Bulbapedia's displayed percentages are wrong; they're assuming the capture chance is X/255, when in reality the formula in gen 5/6 works out to (X/255)^0.75 (they're effectively using the fourth-generation formula, although that's also a wrong approximation of that because of rounding errors). Are you sure your numbers aren't lining up with my calculator even when there's no chance of a critical capture? Can you give an example where your results differ from the calculator?


----------



## Rot8er_ConeX (Dec 27, 2015)

Abomasnow
Your calculator gives a result of 14.815%
My code gives a result of 15.51%

Machop
Your calculator gives a result of 33.773%
My code gives a result of 35.35%


Honestly, now that I know Bulbapedia is not to be trusted because they're stuck in Gen IV, and looking at how close the results are, it MAY be because I'm forgetting to round certain things down or something.


----------



## Butterfree (Dec 27, 2015)

I'm getting 14.821% if I do the calculation you posted above for Abomasnow (the difference between 14.815% and that makes sense as a result of the rounding to the nearest 1/4096 that the game does, and which my calculator emulates, but that wouldn't account for the bigger difference that you're getting).
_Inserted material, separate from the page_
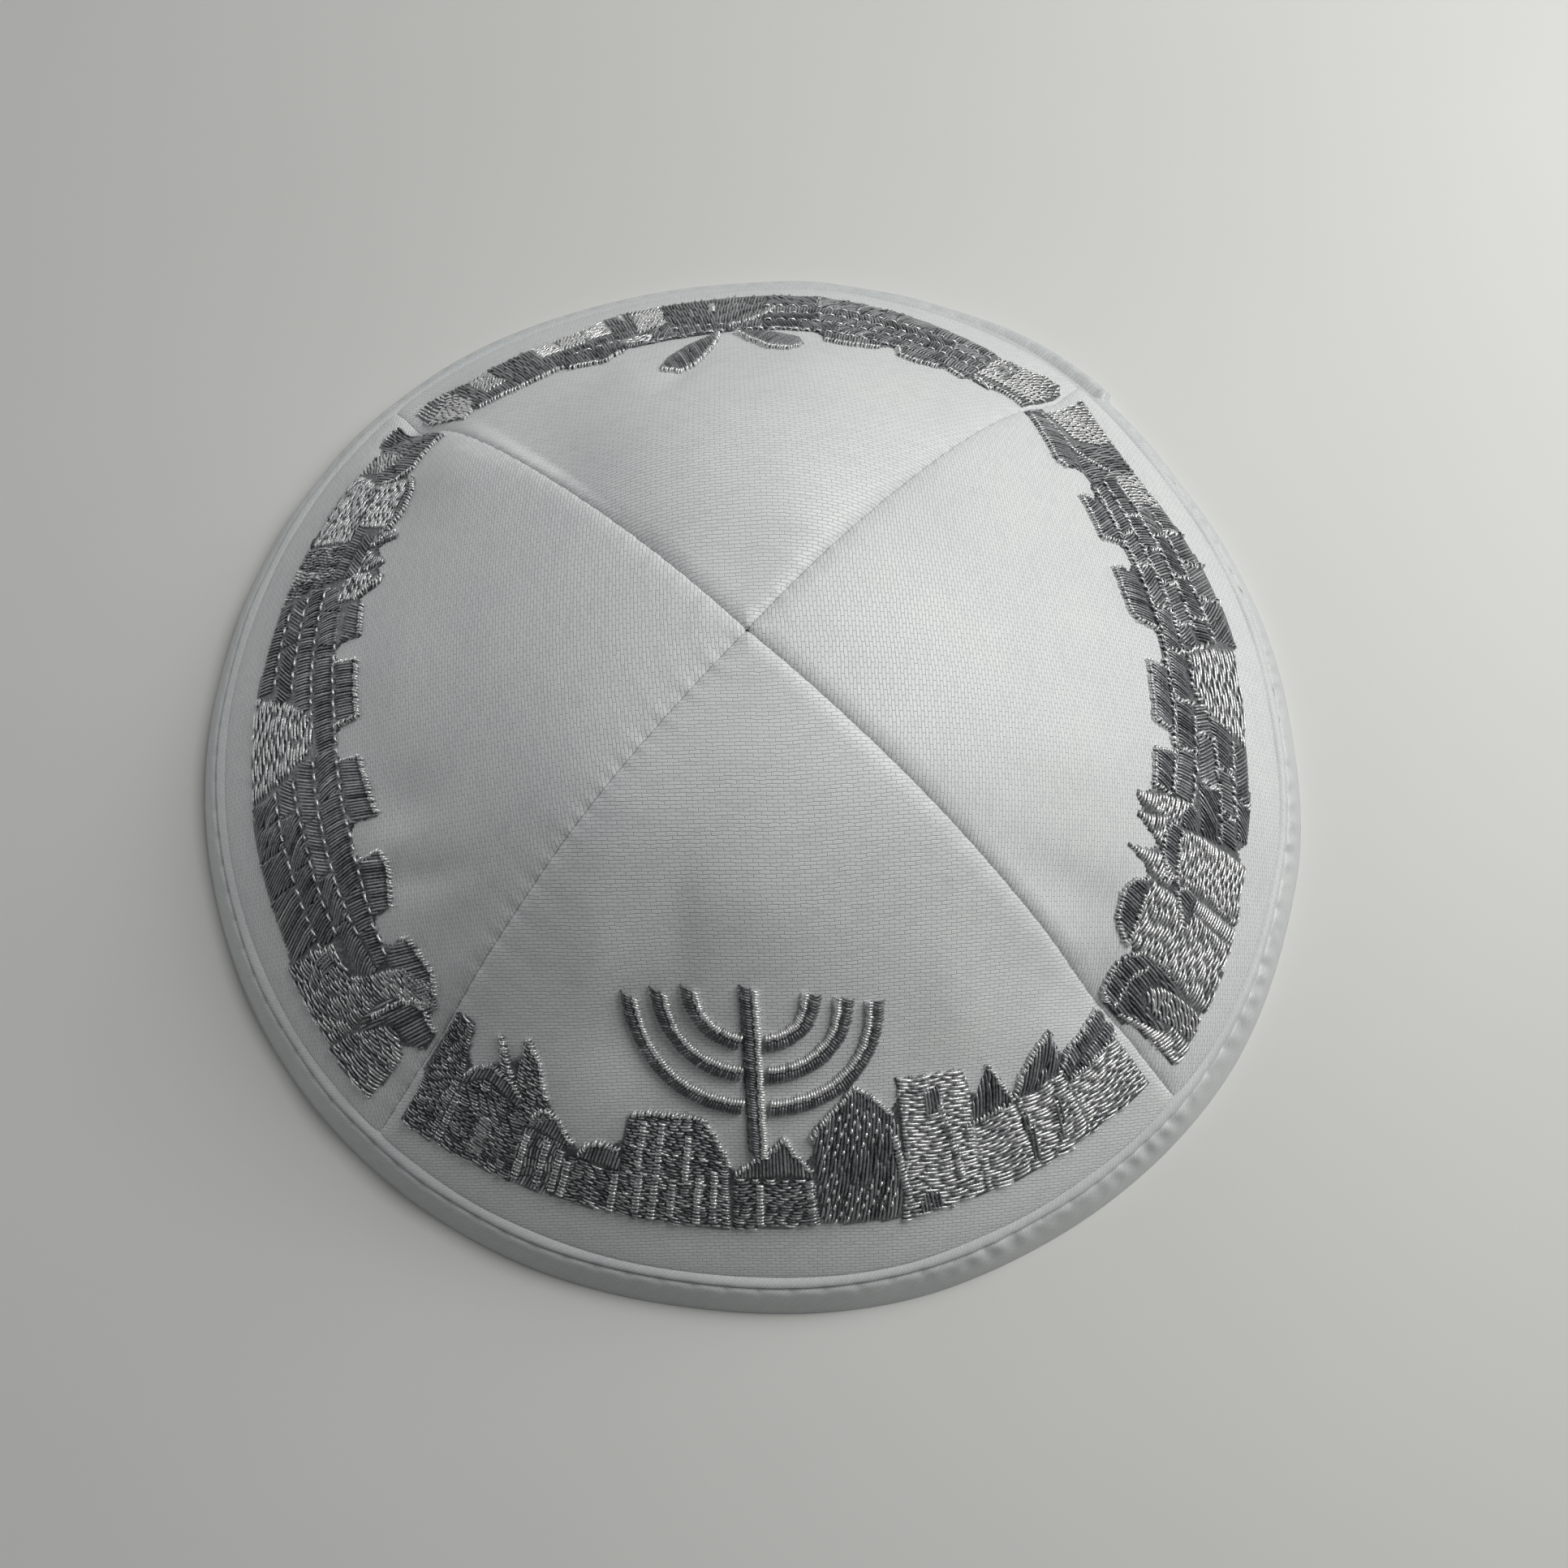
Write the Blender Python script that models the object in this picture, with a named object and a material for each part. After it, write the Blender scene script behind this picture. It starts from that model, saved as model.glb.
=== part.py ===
# Kippah skullcap of four cloth gores with a bias binding round the rim, and a
# raised embroidered city wall and menorah round its lower band.
# Metres, +Z up. The cap rests on z = 0 with the middle of its rim at the origin.
# Its front gore, with the menorah, faces -Y.
import math

import bpy
from mathutils import Vector

# Sizes of the crown
RIM_RADIUS = 0.0800
CROWN_HEIGHT = 0.0455
APEX_FORWARD = 0.0031
GORE_WALL = 0.0010
PIECE_GAP = 0.0003
SEAM_ROLL_WIDTH = 0.0022
SEAM_ROLL_DEPTH = 0.0005

# Sizes of the rim's binding, measured along its slope
BINDING_WIDTH = 0.0078
BINDING_LEAF = 0.0007
BINDING_GRIP = 0.0026
HEM_DROP = 0.0010
BINDING_FOOT = 0.0022
RIDGE_RISE = 0.0002
STITCH_GROOVE = 0.0005
STITCH_LINE = 0.0019
LAP_RISE = 0.0012

# Sizes of the raised embroidery, heights being up the slope from the binding
EMBROIDERY_THICKNESS = 0.0006
BAND_HEIGHT = 0.0300
STEM_WIDTH = 0.0024
STEM_FOOT = 0.0198
STEM_HEIGHT = 0.0224
STEM_SIDE = -0.0021
ARM_REACH = 0.0148
ARM_WIDTH = 0.0018
FROND_LENGTH = 0.0100
FROND_WIDTH = 0.0040
FROND_SIDE = 0.0022

# Shape numbers without a unit, and turns in degrees
DOME_QUARTIC = 0.0857
GORE_FLATNESS = 0.10
BAND_SWELL = 0.022
BAND_AT = 0.76
BAND_SPREAD = 0.12
HEM_DROP_START = 0.83
HEM_DROP_END = 0.93
FOLD_ROUND = 0.30
ROLL_MIDDLE = 0.45
ROLL_MOST = 0.25
LAP_AZIMUTH = 47.0
LAP_TURN = 34.0
LAP_STEP = 0.6
SHARP_TURN = 40.0

# How many steps each surface is built from
GORE_ROWS = 20
GORE_COLUMNS = 10
BINDING_STEPS = 72
STRIP_ROWS = 4
STRIP_STEP = 0.0045
ARM_STEPS = 8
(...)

From some brief Googling, it looks like Ruby does integer division by default when its operands are both integers. This would mean catchRate/3 gets automatically rounded down to the nearest integer (because both the catch rate and 3 are integers), and so does 255/catchPercentX (because catchPercentX got rounded down, so both that and 255 are integers). If I perform these as integer divisions, I get the answer of 15.51% for Abomasnow like you are. So it looks like that's the issue! You should be able to fix it by explicitly using floats: if you write catchRate/3.0 and 255.0/catchPercentX, you should get the correct result (apart from that rounding, but given you're only using four significant digits, it's definitely correct enough without bothering with that).

Hope that helped!


----------



## Rot8er_ConeX (Dec 29, 2015)

Huzzah, that worked!  I wasn't able to impliment it until now because the wind decided to knock down a crapton of power lines near where I live...


----------